L’association fait remarquer que les images captées par la VSA pourraient potentiellement être partagées aux sociétés, afin de nourrir leurs algorithmes. Ces dernières pouvant vendre leurs services à l’étranger. Élisa Martin précise que les industriels du secteur privé de la vidéosurveillance algorithmique représentent « 1,6 milliard d’euros de chiffre d’affaires sur l’année 2020, rien qu’en France ».

Vers la pérennisation de ce dispositif ?

Pour les personnes militant contre la vidéosurveillance algorithmique, l’article 7 du projet de loi relatif aux Jeux Olympiques et Paralympiques de 2024 n’a d’expérimentation que le nom. Selon la députée, « l’objectif est d’expérimenter ces systèmes afin de les banaliser pour les intégrer ensuite dans notre droit commun. Il vise à augmenter l’acceptabilité sociale d’une société de surveillance généralisée ».

Noémie Levain mentionne un schéma semblable à celui des « boîtes noires », dans le cadre de la loi renseignement de 2015, ou de l’état d’urgence en 2017. « Une fois que l’argent aura été dépensé, que les services sécuritaires auront été formés, c’est sûr que la VSA sera pérennisée », alarme-t-elle. Elle fait état d’une « stratégie classique », déjà utilisée dans nombreux événements sportifs.

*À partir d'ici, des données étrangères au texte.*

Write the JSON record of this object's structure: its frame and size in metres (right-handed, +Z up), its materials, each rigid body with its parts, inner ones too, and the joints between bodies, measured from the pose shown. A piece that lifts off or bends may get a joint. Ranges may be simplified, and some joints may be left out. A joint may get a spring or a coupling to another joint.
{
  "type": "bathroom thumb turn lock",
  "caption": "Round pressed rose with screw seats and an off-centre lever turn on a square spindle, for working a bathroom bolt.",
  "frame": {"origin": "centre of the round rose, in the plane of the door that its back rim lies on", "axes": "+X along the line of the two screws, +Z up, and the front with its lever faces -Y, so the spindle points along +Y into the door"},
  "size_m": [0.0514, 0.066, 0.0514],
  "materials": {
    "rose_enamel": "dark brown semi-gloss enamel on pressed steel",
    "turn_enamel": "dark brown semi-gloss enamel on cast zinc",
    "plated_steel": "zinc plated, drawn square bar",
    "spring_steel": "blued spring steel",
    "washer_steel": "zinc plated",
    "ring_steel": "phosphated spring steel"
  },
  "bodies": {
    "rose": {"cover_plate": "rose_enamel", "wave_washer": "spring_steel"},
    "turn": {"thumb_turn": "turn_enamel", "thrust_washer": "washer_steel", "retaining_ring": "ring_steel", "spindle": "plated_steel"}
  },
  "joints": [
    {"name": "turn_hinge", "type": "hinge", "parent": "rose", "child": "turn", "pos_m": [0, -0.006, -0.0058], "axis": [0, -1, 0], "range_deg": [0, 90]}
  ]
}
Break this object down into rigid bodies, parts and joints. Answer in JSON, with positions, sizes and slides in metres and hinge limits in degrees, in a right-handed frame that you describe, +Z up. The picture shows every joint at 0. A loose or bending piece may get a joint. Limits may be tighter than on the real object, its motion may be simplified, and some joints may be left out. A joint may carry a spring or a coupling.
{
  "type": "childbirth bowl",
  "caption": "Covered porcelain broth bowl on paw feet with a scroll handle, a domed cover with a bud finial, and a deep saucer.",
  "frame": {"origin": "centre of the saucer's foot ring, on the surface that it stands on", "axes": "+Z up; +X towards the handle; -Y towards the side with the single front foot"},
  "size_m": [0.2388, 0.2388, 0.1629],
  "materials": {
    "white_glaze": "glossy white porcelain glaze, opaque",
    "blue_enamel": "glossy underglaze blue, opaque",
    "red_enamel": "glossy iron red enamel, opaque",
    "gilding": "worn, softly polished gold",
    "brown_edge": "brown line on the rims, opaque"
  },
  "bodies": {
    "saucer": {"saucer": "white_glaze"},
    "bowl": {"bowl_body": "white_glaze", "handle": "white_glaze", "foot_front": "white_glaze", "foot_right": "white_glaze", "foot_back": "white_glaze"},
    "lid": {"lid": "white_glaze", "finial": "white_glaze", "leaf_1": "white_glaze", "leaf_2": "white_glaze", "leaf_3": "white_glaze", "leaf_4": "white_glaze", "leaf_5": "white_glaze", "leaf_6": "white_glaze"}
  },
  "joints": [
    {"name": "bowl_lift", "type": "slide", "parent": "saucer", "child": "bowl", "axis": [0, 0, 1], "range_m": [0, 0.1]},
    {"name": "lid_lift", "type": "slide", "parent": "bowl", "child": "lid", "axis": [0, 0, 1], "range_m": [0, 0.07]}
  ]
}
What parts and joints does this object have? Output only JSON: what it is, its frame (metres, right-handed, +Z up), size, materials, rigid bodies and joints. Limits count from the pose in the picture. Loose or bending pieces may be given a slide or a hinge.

En Russie, en 2018, la Coupe du monde de football a rendu courante l’utilisation de la reconnaissance faciale à Moscou. Il en va de même pour les Jeux Olympiques de Londres, en 2012, avec, depuis, le maintien de la vidéosurveillance dans la ville. En adoptant le projet de loi et son article 7, l’adoption de la vidéosurveillance algorithmique en France pourrait connaître un destin similaire.

Pour le moment, la majorité promet que non. Guillaume Vuilletet appuie sur le caractère expérimental de ces dispositifs. « Ce qu’il sera fait de la VSA dépendra des résultats obtenus et du rapport d’évolution qui sera rendu à la fin », en décembre 2024.